Sabemos que el discurso político resulta nauseabundo, entre descalificaciones y oportunismos, acusaciones e insultos entre legisladores que pasan de una bancada a otra, que solo reflejan un ánimo de encono, donde cada grupo solo intenta buscar culpables para señalar y acusar.
Si bien el dictamen es puntual al señalar que la participación del Ejército en la seguridad pública será de manera “extraordinaria, regulada, fiscalizada, subordinada y complementaria”, lo cierto es que será muy difícil ver a los secretarios de Defensa y Marina rindiendo cuentas, cuando jamás se han presentado a las reuniones en comisiones del Senado.
Imaginar la militarización del país.
Escuchar que el país está militarizado podría llevarnos a imaginar la presencia permanente de soldados en las calles, patrullando con tanques, vigilando cada banqueta y cada esquina, imponiendo toques de queda y deteniendo a cualquier transeúnte sin mayor explicación que la potestad de poder hacerlo.
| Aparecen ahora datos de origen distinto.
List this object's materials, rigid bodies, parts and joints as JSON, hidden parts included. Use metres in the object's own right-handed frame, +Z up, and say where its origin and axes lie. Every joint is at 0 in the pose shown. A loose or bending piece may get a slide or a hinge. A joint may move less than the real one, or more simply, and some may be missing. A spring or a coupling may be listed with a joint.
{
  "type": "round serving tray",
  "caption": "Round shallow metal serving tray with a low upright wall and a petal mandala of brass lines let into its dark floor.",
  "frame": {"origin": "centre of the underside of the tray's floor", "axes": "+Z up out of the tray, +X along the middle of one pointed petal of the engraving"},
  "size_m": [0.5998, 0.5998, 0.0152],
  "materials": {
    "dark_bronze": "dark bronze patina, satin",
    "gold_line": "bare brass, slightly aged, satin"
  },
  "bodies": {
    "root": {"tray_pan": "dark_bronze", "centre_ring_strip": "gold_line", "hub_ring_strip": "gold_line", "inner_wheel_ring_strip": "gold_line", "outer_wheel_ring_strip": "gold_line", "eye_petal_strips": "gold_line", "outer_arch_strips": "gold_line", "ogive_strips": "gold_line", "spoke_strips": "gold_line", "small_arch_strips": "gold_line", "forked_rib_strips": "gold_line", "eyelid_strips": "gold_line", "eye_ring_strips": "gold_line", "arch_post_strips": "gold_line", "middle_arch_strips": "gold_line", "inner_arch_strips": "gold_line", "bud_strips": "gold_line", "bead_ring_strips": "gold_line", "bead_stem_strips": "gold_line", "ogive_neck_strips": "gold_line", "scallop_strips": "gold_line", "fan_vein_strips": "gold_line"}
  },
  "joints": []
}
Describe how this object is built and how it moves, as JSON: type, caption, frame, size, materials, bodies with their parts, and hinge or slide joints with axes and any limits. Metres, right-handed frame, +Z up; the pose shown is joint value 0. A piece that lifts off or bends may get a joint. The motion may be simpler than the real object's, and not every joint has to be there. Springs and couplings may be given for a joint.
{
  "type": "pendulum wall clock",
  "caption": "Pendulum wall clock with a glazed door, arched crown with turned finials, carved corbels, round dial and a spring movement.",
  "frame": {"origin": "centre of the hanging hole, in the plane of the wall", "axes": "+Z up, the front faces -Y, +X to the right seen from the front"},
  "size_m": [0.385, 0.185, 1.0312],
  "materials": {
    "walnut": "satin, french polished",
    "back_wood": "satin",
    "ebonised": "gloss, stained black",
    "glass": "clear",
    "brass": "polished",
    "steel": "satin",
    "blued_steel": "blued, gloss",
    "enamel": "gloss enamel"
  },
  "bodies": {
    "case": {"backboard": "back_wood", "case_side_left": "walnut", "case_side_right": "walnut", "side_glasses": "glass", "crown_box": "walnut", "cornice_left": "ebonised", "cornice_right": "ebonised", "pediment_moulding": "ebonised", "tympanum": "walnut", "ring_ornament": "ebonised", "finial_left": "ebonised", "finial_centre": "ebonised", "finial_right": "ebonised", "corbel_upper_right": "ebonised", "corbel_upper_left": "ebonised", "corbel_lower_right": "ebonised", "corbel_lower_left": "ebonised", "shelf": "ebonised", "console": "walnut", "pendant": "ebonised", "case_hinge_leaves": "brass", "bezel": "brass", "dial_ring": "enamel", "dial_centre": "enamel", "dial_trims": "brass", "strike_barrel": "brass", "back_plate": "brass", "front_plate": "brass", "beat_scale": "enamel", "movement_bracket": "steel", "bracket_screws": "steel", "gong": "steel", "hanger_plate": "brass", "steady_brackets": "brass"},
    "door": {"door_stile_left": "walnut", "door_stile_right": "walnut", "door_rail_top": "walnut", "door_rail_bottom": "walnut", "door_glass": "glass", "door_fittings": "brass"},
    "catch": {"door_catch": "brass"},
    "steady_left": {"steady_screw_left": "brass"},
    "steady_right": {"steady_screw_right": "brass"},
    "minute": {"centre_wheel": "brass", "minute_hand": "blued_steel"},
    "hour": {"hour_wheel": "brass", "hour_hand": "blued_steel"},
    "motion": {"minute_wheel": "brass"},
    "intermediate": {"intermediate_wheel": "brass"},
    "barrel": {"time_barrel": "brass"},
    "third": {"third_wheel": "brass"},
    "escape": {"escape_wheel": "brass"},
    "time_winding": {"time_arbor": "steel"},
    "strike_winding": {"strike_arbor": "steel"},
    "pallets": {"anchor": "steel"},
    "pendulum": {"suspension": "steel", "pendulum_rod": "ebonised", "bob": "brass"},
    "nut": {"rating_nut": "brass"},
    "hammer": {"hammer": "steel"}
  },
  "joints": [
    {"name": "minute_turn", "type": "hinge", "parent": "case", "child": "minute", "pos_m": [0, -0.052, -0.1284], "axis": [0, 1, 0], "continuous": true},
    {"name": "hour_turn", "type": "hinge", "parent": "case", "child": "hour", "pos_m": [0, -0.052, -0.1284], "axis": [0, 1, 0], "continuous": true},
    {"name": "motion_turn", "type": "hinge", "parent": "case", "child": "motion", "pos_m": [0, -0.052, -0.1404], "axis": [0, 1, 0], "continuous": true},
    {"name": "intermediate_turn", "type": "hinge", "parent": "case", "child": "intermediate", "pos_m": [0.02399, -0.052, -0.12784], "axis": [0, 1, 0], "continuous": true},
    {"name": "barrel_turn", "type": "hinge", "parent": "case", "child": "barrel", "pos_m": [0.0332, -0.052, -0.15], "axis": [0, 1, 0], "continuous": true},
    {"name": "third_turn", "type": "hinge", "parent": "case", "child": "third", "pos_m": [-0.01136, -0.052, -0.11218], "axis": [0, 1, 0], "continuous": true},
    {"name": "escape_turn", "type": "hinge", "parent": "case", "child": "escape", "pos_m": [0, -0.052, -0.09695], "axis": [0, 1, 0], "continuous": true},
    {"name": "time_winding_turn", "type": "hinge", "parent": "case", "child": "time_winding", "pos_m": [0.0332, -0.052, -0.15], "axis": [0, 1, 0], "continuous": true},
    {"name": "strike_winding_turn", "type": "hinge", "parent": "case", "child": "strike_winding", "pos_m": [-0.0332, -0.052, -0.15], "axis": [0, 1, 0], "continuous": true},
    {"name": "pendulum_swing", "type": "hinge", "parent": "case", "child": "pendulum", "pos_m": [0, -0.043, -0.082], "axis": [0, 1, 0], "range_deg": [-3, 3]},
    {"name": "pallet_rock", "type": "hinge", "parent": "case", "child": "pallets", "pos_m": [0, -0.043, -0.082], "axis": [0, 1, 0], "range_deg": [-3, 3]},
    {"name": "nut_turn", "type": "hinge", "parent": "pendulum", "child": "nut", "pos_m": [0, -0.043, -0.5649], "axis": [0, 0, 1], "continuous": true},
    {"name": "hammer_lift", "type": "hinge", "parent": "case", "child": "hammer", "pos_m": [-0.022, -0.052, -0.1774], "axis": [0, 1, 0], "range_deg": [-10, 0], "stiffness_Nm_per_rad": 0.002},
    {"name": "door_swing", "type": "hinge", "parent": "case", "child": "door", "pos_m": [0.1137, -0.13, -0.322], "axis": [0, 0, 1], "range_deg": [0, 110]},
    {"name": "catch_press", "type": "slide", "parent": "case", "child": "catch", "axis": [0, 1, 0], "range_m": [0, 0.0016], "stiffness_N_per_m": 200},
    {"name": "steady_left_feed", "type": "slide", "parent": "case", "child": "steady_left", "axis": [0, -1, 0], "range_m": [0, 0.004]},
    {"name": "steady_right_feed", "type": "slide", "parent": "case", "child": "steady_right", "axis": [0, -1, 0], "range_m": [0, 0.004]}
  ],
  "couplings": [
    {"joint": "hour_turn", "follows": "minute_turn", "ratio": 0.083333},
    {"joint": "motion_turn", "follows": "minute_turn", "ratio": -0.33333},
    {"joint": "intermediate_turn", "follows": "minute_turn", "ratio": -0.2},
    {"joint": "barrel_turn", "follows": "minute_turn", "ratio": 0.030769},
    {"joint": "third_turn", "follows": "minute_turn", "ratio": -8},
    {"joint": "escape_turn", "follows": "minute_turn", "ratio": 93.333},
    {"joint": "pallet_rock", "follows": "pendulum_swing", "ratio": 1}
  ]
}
No solo se trata de que te imagines a “milicos” amedrentándote en la vía pública, sino que la militarización implica operaciones mucho más allá de lo evidente.
Las labores de inteligencia, la vigilancia y el espionaje sobre actores políticos y periodistas, la protección a la circulación de mercancías, la represión de focos de resistencia y el desmantelamiento de organizaciones autónomas, son solo parte de las tareas que implica una militarización profunda de la vida nacional.
Dejando de lado la imaginación, la nueva realidad que enfrenta el Ejército mexicano es la de la filtración. Guacamaya, un grupo latinoamericano de hacktivistas, reveló más de cuatro millones de correos electrónicos de la Sedena que dejan ver contratos con empresas fantasma, operaciones de espionaje a periodistas, decenas de reportes internos de abuso sexual, información presupuestal sensible y comunicaciones privadas de altos mandos militares.
Durante el sexenio en curso la presencia militar se ha extendido a tareas civiles, desde repartir libros, aplicar vacunas y construir trenes, hasta convertir a la Defensa y la Marina en administradoras de empresas estatales, como la posible línea aérea que operaría diversos aeropuertos en el sureste del país.
Con esta exposición de la inoperancia de la seguridad informática de la Sedena, y todo el poder e influencia que les está sirviendo en bandeja de plata el gobierno de la 4T, es difícil adivinar hacia dónde se moverá la credibilidad de la eficacia de las fuerzas armadas.
La credibilidad del “pueblo uniformado”.
En medio de la creciente inflación y con una posible recesión en puerta, AMLO no ha dejado de llamar “pueblo uniformado” a los efectivos de las fuerzas armadas, y casi 9 de cada 10 mexicanos siguen confiando en la credibilidad de los soldados y marinos, de acuerdo con las encuestas recientes.
Es cierto que las policías estatales y municipales son un foco de desconfianza para la ciudadanía por la corrupción y la impunidad que imperan en la impartición de justicia en el fuero civil, y la decisión de dejar fuera de los cuarteles a los soldados para cumplir con tareas que deberían corresponderle a las fuerzas civiles ha dado buenos resultados en líneas generales.
Pero basta revisar algunos expedientes recientes como los de Tlatlaya y Ayotzinapa -y ahora toda la cloaca que se destapó con la filtración de información que hizo Guacamaya-, para recordar que los casos de torturas, abusos y desapariciones son un bocado habitual entre las fauces castrenses.
El Ejército está entrenado de una manera particular, con sus propios códigos para enfrentar a enemigos en la guerra, lo que implica de alguna manera que el gobierno de la 4T nos está diciendo que el país está en guerra. Esa guerra contra el narco que tanto han renegado en llamar por su nombre.
Darle más poder al Ejército en el ámbito civil podría resultar riesgoso, y el sucesor de López Obrador en la Presidencia deberá demostrar que cuenta con el apoyo militar para asegurar la gobernabilidad del país.
Como bien ha señalado el periodista Jorge Zepeda Patterson, es muy fácil hablar desde los barrios prósperos de la CDMX, Guadalajara o Monterrey, exigiendo que los militares regresen a los cuarteles y se dé paso a una policía honesta y eficaz, cuando no somos nosotros quienes se ven obligados a dejar sus casas, ranchos y tierras a merced de las milicias criminales que controlan cada vez más territorios.
¿Sigue siendo una guerra contra el narco? ¿O quién es el enemigo contra el que apunta esta militarización?